Angela Calò, segretario generale aggiunto di Cisl Parma e Piacenza: "Questa situazione peggiorerebbe la qualità della vita di milioni di lavoratori, che non avrebbero riconosciuti Tfr o tredicesima"

"Il salario minimo per legge rischia di permettere alle aziende di uscire dall’applicazione dei contratti nazionali e peggiorerebbe la qualità della vita di milioni di lavoratori perché molte aziende potrebbero decidere di uscire dall’applicazione dei contratti collettivi nazionali e molti lavoratori non avrebbero riconosciuti Tfr o tredicesima". Così Angela Calò, segretario generale aggiunto di Cisl Parma e Piacenza. 

"Cisl è favorevole al salario minimo ma deve essere attivato solo ed esclusivamente nell’ambito dei contratti nazionali per assicurare le voci aggiuntive che compongono la retribuzione complessiva, per esempio tredicesima e ferie.

La proposta in sé è positiva, ma difficile da applicare perché ci sono molti contratti che si sovrappongono: quale diventa il contratto leader? Complicato, con le norme attuali, anche perché non tutti i settori economici hanno contratti pattizi. E poi c'è il tema della rappresentanza: chi rappresenta chi, quali sono le parti datoriali più significative? Come si misura la rappresentanza delle imprese? Con chi facciamo gli accordi confederali, con quali associazioni? Abbiamo artigiani iscritti con le industrie e industrie iscritte con gli artigiani..

Secondo l’ultima analisi di Openpolis su dati Ocse, l’Italia è tra i Paesi con il salario più basso d’Italia: sindacato e aziende devono lavorare insieme per costruire una nuova politica dei redditi e la chiave sta in un patto triangolare che metta tutte le componenti del Paese verso la stessa direzione.

Dal canto suo, il governo deve impegnarsi a calmierare i prezzi energetici, abbattendo il carico fiscale sulle fasce medie e sui frutti della contrattazione orientando rifrorme e investimenti in modo partecipato. Le parti sociali devono rinnovare ed innovare i contratti, aggiornare i meccanismi di riallineamnento dei salati allìinflazione reale, spingere sul pedale della contrattazione di secondo livello per elevare e redistribuire la produttività. L’ Italia sta pagando l’assenza del rinnovo dei contratti che per alcune categorie è fermo da 15 anni.

Un salario monimo legale imposto dal’alto non è la via giusta perché rischia di portre fuori dalle tutele negoziali milioni di lavoratori.
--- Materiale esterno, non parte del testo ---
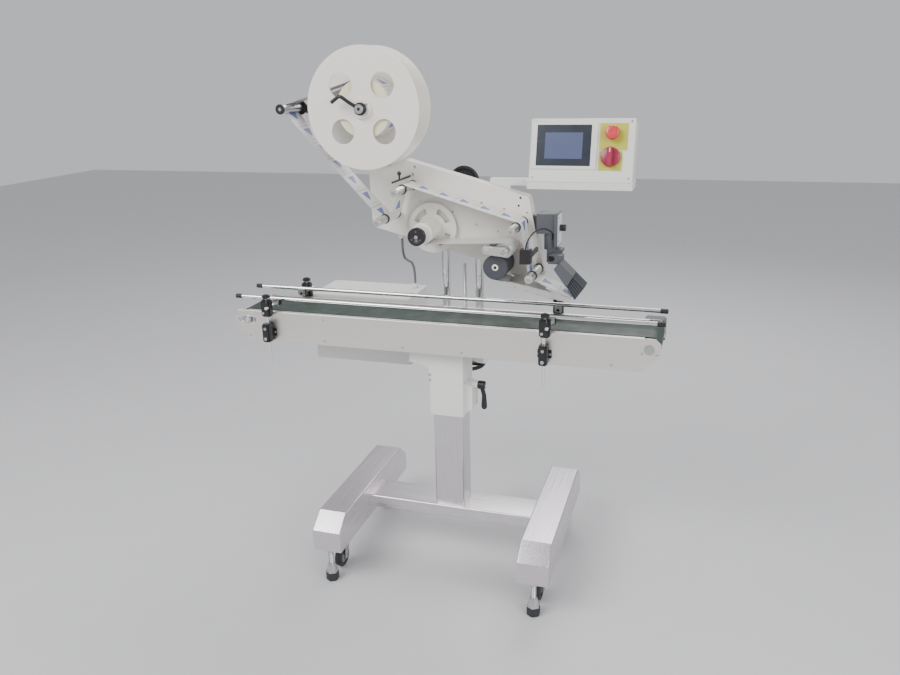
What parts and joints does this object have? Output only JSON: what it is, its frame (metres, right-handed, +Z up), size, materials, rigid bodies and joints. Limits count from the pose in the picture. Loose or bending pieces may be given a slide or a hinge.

Ogni comparto ha un buon contratto collettivo di riferimento ed è da qui che bisogna partire: non servono commissioni di professori né una legge di rappresentanza: si vadano a vedere all’Inps le coperture contrattuali e si prendano a riferimento quelle più applicate.

Le aziende vanno sostenute in un percorso di aiuti e supporto, per esempio diminuendo le tasse alle imprese virtuose che investono su salute e sicurezza dei lavoratori, azione che però potrebbe non bastare se non si aumenta la produttività: dal 95 ad oggi sono aumentate le tasse ma non la produttività.

In Germania un buon contratto metalmeccanico arriva a 2400 mentre in Italia 1300: non è solo una questione di soldi ma del fatto che in quel Paese si investe per avere fabbriche migliori e, di conseguenza, migliore produzione."